Many other sporting bodies are proud to boast that they have got into bed with Mammon, but while the Olympic organizers need the money, they do not like to be seen consorting with it.

Winning athletes don't get a cheque, they get a medal; the athletes' clothes will carry limited sponsor advertisements and the venues will have none at all. It's nothing like Test cricket, where even umpires wear advertising, or Champions' League matches, where adverts on the sidelines change during the match as if to reflect the fluctuating fortunes of the two teams.

For Sir Craig Reedie, the Scot who sits on the all-powerful International Olympic Committee executive board, this is part of the unique Olympic experience. "We want an uncluttered view for the spectator or the viewer at home, nothing else but the performance of the athlete, nothing that would distract."

However, this Corinthian façade is only possible because the Olympic sponsors have free scope to advertise in the vicinity of the venues with no fear of competing advertisements - the essence of a clean city.

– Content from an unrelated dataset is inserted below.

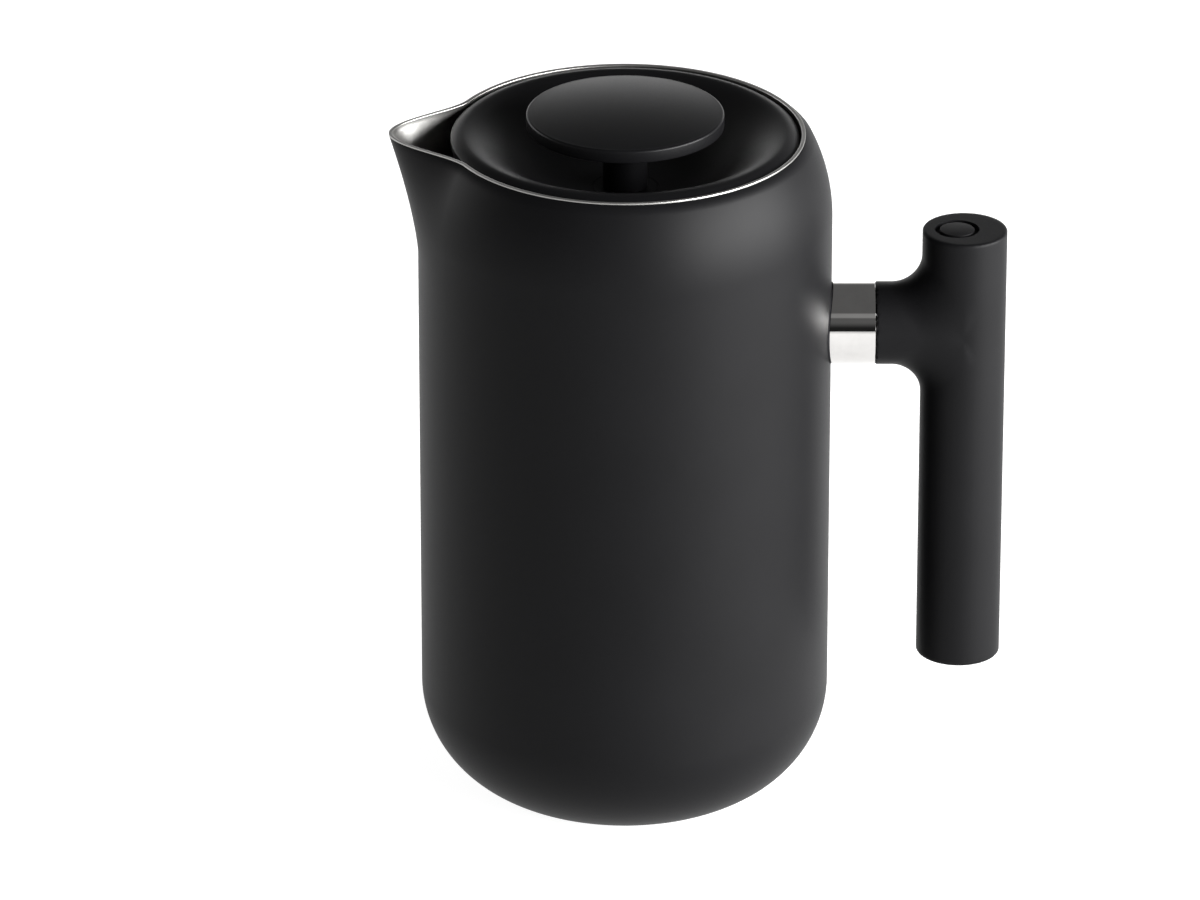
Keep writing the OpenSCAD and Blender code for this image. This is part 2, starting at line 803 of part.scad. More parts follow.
module filter_hub() {
    color("#c9c9c6")
    difference() {
        translate([0, 0, hub_z]) {
            cylinder(h = hub_h / 3, r = hub_r);
            translate([0, 0, hub_h / 3]) cylinder(h = 2 * hub_h / 3, r1 = hub_r, r2 = rod_r + hub_wall);
        }
        cylinder(h = far, r = rod_r);
    }
}

module filter_top_plate() {
    color("#c9c9c6")
    difference() {
        translate([0, 0, top_plate_z]) {
            cylinder(h = plate_t, r = plate_r);
            tube(plate_r, plate_r - plate_t, edge_seal_h / 2 + plate_t);
        }
        cylinder(h = far, r = rod_r);
        around(plate_hole_n, plate_hole_circle_r) cylinder(h = far, r = plate_hole_r);
    }
}

module mesh_screen() {
    color("#b9b9b4")
    translate([0, 0, screen_z]) tube(screen_r, rod_r, screen_t);
}

module filter_seal() {
    color("#2c2c2e")
    difference() {
        translate([0, 0, filter_h - seal_lap]) tube(seal_r, plate_r, edge_seal_h);
        translate([0, 0, screen_z]) cylinder(h = screen_t, r = screen_r);
    }
}

module filter_bottom_plate() {
    color("#c9c9c6")
    difference() {
        translate([0, 0, filter_h]) tube(plate_r, rod_r, plate_t);
        for (ring = [1 : sieve_rings]) around(plate_hole_n * ring, sieve_pitch * ring)
            cylinder(h = far, r = sieve_hole_r);
    }
}

module filter_nut() {
    color("#a9abad")
    difference() {
        translate([0, 0, rod_low]) cylinder(h = nut_h, r = nut_r, $fn = 6);
        cylinder(h = far, r = rod_r);
    }
}

outer_shell();
inner_vessel();
base_plate();
vacuum_seal();
base_pad();
handle_stud();
stem_gasket();
stem_sleeve();
stem_spacer();
grip();
grip_insert();
grip_set_screw();
grip_core();
grip_top_cap();
grip_end_cap();
lid_gasket();
lid_cover();
lid_skirt();
strainer_band();
lid_underplate();
lid_screws();
rod_guide();
guide_clip();
knob_top();
knob_base();
knob_insert();
plunger_rod();
filter_hub();
filter_top_plate();
mesh_screen();
filter_seal();
filter_bottom_plate();
filter_nut();
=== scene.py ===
"""Looks of an insulated press for coffee: vessel, handle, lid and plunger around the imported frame."""
import logging
import math
from dataclasses import dataclass, field
from enum import Enum
from typing import Callable, Dict, Iterable, List, Optional, Sequence, Tuple

import bmesh
import bpy
import numpy as np
from mathutils import Matrix, Vector


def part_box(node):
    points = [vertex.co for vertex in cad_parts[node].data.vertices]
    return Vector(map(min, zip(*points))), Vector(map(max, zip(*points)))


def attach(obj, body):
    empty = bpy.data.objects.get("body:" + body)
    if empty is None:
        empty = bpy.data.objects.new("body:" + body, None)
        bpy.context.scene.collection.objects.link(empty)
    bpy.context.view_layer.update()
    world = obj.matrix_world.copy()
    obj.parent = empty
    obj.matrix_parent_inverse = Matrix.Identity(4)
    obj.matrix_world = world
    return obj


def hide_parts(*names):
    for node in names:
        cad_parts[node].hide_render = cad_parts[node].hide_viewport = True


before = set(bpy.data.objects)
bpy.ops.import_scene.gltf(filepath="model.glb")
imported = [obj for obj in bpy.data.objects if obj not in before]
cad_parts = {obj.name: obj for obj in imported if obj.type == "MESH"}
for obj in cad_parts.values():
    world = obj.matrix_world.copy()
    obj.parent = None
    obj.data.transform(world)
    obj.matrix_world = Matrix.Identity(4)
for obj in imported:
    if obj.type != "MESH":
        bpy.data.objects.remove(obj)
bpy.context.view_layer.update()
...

McDonald's is a main Olympic sponsor, so it is only its food that will be served at London 2012 venues - with one exception: Wimbledon will still have strawberries and cream as McDonald's has not taken up the rights. And, if previous Olympics are any guide, the sponsors will also make use of sporting icons. In Beijing, this led to a hilarious moment when nine-times gold medallist Carl Lewis, interviewed in a McDonald's restaurant, was asked what athletes could do about drugs. He kept repeating: "Eat French fries!"

London will not be just "cleaned up" but dressed up too, with a special Olympic look.

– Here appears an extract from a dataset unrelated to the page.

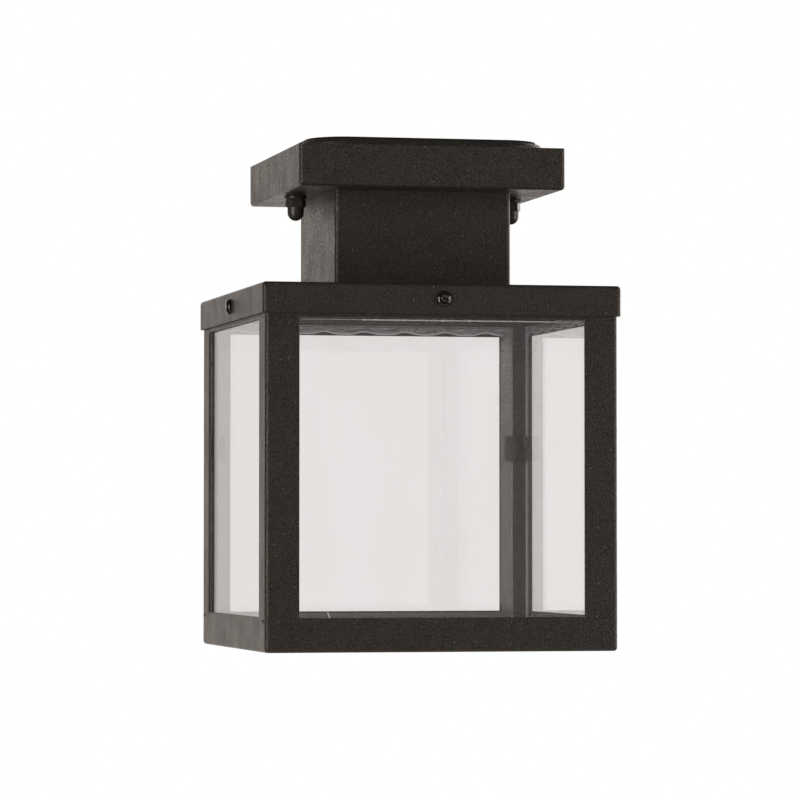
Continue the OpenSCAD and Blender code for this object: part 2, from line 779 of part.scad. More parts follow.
module terminal_screws() {
    low = z_block_way + block_way_r + slip;
    head = z_canopy_floor + block_h - block_rib_h;
    color("#b9b9b4") at_poles() for (y = [-1, 1])
        translate([0, block_mid + y * block_depth / 4, 0]) difference() {
            upright(block_screw_d / 2, low, head);
            translate([-block_screw_d, -slot_cut_w / 2, head - slot_cut_w])
                cube([2 * block_screw_d, slot_cut_w, slot_cut_w + cut]);
        }
}

module block_screws() {
    seat = z_canopy_floor + block_h - block_rib_h;
    color("#b9b9b4") at_block_screws() translate([0, 0, seat])
        pan_screw(block_screw_d, block_screw_head_d, block_screw_head_h,
            seat - z_canopy + screw_tail);
}

module earth_screw() {
    color("#c9a85a") translate([0, earth_y, z_canopy_floor])
        pan_screw(neck_screw_d, neck_head_d, neck_head_h, canopy_sheet + small_nut_h + screw_tail);
}

module earth_nut() {
    color("#8d8f91") translate([0, earth_y, z_canopy - small_nut_h])
        hex_nut(small_nut_af, small_nut_h, neck_screw_d + 2 * slip);
}

// Point at share t of a curve from a to b that leaves a along da and reaches b along db
function blend_point(a, da, b, db, t) =
    a * (1 - t) * (1 - t) * (1 - t) + 3 * (a + da) * t * (1 - t) * (1 - t)
    + 3 * (b - db) * t * t * (1 - t) + b * t * t * t;

// Rings of a round tube along a list of points, and the tube itself
function unit(v) = v / norm(v);
function heading(path, i) =
    unit(path[min(i + 1, len(path) - 1)] - path[max(i - 1, 0)]);
function ring(path, i, r, side) =
    let (ahead = heading(path, i), u = unit(cross(side, ahead)), v = cross(ahead, u))
    [for (k = [0:wire_sides - 1]) path[i] + r * (cos(360 * k / wire_sides) * u
        + sin(360 * k / wire_sides) * v)];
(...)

Reedie says: "In the host city contract that London signed, it guaranteed to control advertising across the city. The organising committee gets control of the sites and makes them available to the sponsors. London has been doing the same." In the past few months Locog has been booking billboard space and, if it is not taken up by sponsors, then it may be made available to charities.

Spectators are meant to experience the Olympic "feeling" all the way to the venues, with most of the advertisements they see being those of Olympic sponsors. Wimbledon will have to cover up its Rolex adverts and the O2 will be temporarily renamed the North Greenwich Arena, as BT is an Olympic sponsor.

Reedie says: "Of course, not all billboards are affected, not the permanent ones in Piccadilly Circus. Do not forget the clean city look we insist on can improve a city. Take Athens, for instance. Before the Olympics the city was disfigured with too many billboards - some of them illegal. We got the authorities to take some of them down, with the result that the entire look of the city was transformed - we left Athens a better looking place."

The IOC's clean-city concept was developed after the 1996 Atlanta Games. "The Atlanta Olympics," recalls Reedie, "provided us with clean stadiums but, within a few yards, they had street vendors selling rubbish: T-shirts, memorabilia and pins. It was like a bazaar and it ruined the Olympic experience."

One major problem for the London organizers is that the moment you land at Heathrow you see advertisements for HSBC, a rival of Lloyds TSB, which is a major 2012 sponsor. The organizers realize they cannot take those advertisements down but they are working with BAA to make sure there are advertisements for Olympic sponsors at London airports. And enough of the many billboards on the way into town will carry reminders of who funds the Olympics.

The IOC may present the Olympics as the last bastion of amateurism but next year Londoners will be in no doubt about the serious money driving the Games.